The reason for the slowdown? As so often in South Korea, government intervention has played a major role, when previous left-of-center president Roh Moo Hyun. Roh imposed new taxes and restrictions on real estate deals to deter speculators.

Seoul's most popular neighborhoods, three-bedroom apartments can now cost $2 million, about 100 times the average national income. Roh introduced a number of measures to slow price gains, among the most powerful of which was to raise capital gains taxes by as much as 60%, and to limit the size of some bank loans so that monthly payments do not exceed 40% of a borrower's monthly income.

President Roh Moo-hyun felt that the average house price was beyond the reach of average Koreans. But the moves have been widely unpopular, because they do not hit only the rich, but also (for instance) retirees who have benefited from the housing boom and now want to sell.

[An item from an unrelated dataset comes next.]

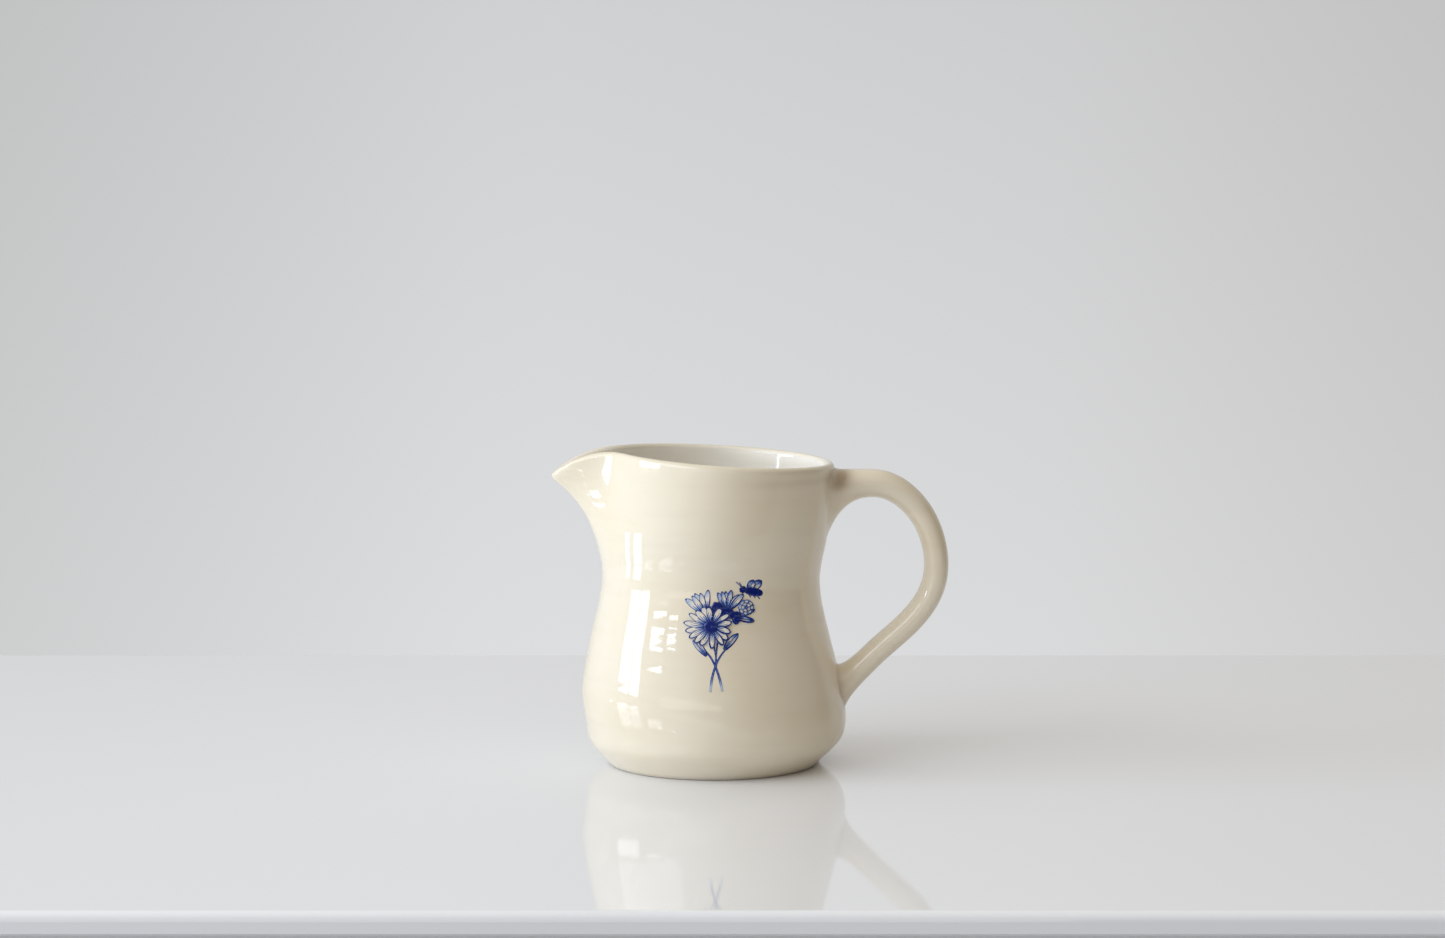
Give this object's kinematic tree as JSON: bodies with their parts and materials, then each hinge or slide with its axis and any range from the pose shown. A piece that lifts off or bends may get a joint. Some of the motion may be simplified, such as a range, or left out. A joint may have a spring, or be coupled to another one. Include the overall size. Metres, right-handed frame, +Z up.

State intervention in the housing markets is a recurring theme in South Korea. Indeed the same sequence of events caused the market’s previous slowdown After falling by 13% from 1997 to 1998, house prices took a U-turn and rose 40% between 1998 and 2003.

President Lee disappoints

Ironically the real risk facing South Korea’s housing market is not over-high prices. South Korea faces an alarming potential glut of new housing over the next 5 years. Large developments begun during the early 2000s, when the market was soaring, will soon reach completion. According to some extimates, 1 million new units could hit the market by 2013.

The ongoing housing market slump could create a crisis that may resemble the unfolding sub-prime mortgage debacle in the U.S, according to a warning issued in May by the state-run Korea Institute of Finance (KIF). It added that the country's construction industry is grappling with a large number of unsold apartments, because potential homebuyers have taken a wait-and-see attitude since early last year.

President Lee Myung-bak, the incoming president, a successful former CEO of a construction company, widely known to be “real estate rich”, had promised in his election campaign to ease regulations and real estate taxes.

These promises caused optimism, especially in Northern Seoul and northern Gyeonggi Province, where some house prices rises took place in the first months of this year. The government’s reaction? To implement tax probes to suppress real estate speculation. The government has announced it will designate a number of districts in northern Seoul and cities of Gyeonggi Province as "housing transaction report areas'' and monitor them closely. All housing transactions there will be reported to the National Tax Service to be analyzed for tax evasion. Investors will have their money sources tracked. The financial regulatory body will check lenders to see whether they are abiding by the loan to value (LTV) ratio or debt to income (DTI) ratio.

Just the sort of thing to revive the market.

The number of unsold apartments is now the highest in 11 years, with 123,371 unsold apartments in January, according to the Ministry of Land, Transport and Maritime Affairs - the highest figure since July 1996. An official at the Construction Association of Korea, a lobby group, has warned that the number continues to pile up, more than 200 builders will be out of business by the year's end.

Unique rental market

The South Korean rental market is unique. There are three rental systems, the Jeongsei (literally, money in full) and two types of wolse system.

In the jeongsei system, the tenant gives the landlord key money amounting to 25% - 70% of the value of the property. No monthly rents are paid. At the end of the tenancy agreement, usually two years, the landlord returns the key money without interest and the tenant must move out unconditionally. About 68% of the rental market (30% of all households) is under this system. Jeongsei is not available to expats.

More Global Property Guide pages:

The wolse system follows the monthly rental system, however key money deposits are required of between ten to twenty times the monthly rent. The larger the deposit, the smaller the monthly payment.

A variation is wolse 2 in which the rent for the entire lease agreement is paid upfront. There is no deposit or key money, but there is also no refund for early termination.